=== What you are asked to do ===
Quote only the lines from the top of the listing below down to and including the line with "axis on +Z.".

Rows from a 3D modeling dataset:
———

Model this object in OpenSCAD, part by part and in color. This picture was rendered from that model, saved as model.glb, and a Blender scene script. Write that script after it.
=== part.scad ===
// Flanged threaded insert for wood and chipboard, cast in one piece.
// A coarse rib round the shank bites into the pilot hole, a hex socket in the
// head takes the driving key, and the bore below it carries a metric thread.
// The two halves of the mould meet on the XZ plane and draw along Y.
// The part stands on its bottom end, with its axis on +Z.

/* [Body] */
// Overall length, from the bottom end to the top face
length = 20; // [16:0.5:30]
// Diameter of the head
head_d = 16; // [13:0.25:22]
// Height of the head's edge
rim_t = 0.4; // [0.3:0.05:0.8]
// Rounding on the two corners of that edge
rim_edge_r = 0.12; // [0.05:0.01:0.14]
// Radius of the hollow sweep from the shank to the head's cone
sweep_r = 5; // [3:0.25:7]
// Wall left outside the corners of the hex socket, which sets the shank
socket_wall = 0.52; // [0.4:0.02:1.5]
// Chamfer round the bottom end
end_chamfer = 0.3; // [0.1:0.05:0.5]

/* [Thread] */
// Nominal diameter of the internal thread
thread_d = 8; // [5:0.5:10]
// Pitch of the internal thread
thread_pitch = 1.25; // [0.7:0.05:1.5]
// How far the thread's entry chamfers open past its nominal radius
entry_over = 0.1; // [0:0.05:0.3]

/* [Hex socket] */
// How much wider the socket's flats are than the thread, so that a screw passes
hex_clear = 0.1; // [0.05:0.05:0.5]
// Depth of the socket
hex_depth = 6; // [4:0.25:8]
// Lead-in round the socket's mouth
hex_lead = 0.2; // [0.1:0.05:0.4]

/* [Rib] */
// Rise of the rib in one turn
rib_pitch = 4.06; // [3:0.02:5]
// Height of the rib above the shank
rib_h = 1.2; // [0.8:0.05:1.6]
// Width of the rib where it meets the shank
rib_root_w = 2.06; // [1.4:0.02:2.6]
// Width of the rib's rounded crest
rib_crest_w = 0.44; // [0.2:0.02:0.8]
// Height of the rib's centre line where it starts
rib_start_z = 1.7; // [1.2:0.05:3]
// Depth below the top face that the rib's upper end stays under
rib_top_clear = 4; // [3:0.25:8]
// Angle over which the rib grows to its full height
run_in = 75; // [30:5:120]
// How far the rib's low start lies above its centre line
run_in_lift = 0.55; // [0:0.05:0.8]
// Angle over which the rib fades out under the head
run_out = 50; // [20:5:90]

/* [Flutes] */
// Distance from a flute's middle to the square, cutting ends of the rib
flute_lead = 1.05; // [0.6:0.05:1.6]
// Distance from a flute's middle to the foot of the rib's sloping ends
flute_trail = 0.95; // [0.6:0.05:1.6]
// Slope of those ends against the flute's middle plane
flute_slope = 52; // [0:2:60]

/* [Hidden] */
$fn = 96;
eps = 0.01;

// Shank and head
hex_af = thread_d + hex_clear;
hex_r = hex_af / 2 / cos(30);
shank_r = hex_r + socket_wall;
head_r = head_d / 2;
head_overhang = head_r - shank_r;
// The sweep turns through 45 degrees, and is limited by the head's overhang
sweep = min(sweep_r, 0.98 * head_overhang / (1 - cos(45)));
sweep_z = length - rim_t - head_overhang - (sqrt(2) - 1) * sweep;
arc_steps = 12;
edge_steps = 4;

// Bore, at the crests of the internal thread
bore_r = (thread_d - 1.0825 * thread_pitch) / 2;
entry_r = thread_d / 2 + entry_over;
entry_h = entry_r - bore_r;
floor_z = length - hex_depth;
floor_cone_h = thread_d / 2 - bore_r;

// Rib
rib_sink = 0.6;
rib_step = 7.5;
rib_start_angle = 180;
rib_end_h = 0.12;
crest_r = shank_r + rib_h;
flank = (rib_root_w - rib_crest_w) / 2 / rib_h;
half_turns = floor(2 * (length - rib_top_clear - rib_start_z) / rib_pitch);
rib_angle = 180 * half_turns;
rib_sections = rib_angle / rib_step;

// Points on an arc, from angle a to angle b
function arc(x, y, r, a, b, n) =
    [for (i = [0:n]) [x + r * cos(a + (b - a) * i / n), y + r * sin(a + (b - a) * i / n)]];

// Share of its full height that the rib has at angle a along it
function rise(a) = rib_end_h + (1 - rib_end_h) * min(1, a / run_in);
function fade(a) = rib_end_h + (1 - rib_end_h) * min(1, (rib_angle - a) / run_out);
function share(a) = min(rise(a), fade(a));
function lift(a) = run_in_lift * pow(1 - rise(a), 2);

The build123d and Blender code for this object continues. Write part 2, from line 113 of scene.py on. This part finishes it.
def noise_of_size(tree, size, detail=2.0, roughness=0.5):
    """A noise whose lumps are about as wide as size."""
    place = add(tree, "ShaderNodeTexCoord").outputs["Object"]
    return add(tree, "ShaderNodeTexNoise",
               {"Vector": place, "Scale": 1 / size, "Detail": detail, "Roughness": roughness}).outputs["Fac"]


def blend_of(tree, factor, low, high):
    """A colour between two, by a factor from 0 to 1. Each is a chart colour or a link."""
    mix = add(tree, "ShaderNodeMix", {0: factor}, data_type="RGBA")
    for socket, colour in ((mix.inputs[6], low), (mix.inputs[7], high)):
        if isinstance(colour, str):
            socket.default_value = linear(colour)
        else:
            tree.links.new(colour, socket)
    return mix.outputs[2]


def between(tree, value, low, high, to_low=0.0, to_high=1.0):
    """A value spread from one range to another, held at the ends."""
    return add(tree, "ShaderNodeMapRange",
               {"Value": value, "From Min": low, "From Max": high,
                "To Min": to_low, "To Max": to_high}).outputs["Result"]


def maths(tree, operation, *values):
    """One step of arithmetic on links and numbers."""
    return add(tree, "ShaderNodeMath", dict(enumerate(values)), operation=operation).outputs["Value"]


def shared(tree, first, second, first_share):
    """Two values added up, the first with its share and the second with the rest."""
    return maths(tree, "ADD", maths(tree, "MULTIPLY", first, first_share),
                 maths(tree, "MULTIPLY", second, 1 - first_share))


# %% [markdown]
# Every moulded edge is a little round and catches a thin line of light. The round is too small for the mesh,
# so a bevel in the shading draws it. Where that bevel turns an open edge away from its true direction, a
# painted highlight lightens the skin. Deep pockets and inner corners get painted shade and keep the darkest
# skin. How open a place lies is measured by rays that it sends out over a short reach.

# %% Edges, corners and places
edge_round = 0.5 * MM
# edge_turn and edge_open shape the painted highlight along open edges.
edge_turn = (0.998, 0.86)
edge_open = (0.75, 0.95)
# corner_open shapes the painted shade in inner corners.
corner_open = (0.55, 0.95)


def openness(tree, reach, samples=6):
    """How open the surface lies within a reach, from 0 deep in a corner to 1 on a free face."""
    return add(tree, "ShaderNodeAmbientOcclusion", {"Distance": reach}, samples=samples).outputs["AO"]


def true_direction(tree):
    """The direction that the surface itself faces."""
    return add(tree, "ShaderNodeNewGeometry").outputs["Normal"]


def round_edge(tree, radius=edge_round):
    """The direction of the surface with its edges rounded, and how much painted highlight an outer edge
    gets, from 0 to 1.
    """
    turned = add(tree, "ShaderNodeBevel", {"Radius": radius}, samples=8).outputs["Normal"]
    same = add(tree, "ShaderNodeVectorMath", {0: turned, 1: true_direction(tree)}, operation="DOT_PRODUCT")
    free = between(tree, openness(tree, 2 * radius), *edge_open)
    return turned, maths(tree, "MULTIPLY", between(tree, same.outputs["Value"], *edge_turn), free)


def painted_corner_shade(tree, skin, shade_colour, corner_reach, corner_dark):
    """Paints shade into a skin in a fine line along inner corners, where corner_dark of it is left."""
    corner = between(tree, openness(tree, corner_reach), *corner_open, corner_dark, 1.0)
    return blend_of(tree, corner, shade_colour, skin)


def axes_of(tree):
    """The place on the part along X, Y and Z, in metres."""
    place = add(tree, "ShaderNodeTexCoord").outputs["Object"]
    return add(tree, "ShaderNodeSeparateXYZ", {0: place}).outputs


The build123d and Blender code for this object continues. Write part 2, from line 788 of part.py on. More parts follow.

———

=== Response ===
Model this object in OpenSCAD, part by part and in color. This picture was rendered from that model, saved as model.glb, and a Blender scene script. Write that script after it.
=== part.scad ===
// Flanged threaded insert for wood and chipboard, cast in one piece.
// A coarse rib round the shank bites into the pilot hole, a hex socket in the
// head takes the driving key, and the bore below it carries a metric thread.
// The two halves of the mould meet on the XZ plane and draw along Y.
// The part stands on its bottom end, with its axis on +Z.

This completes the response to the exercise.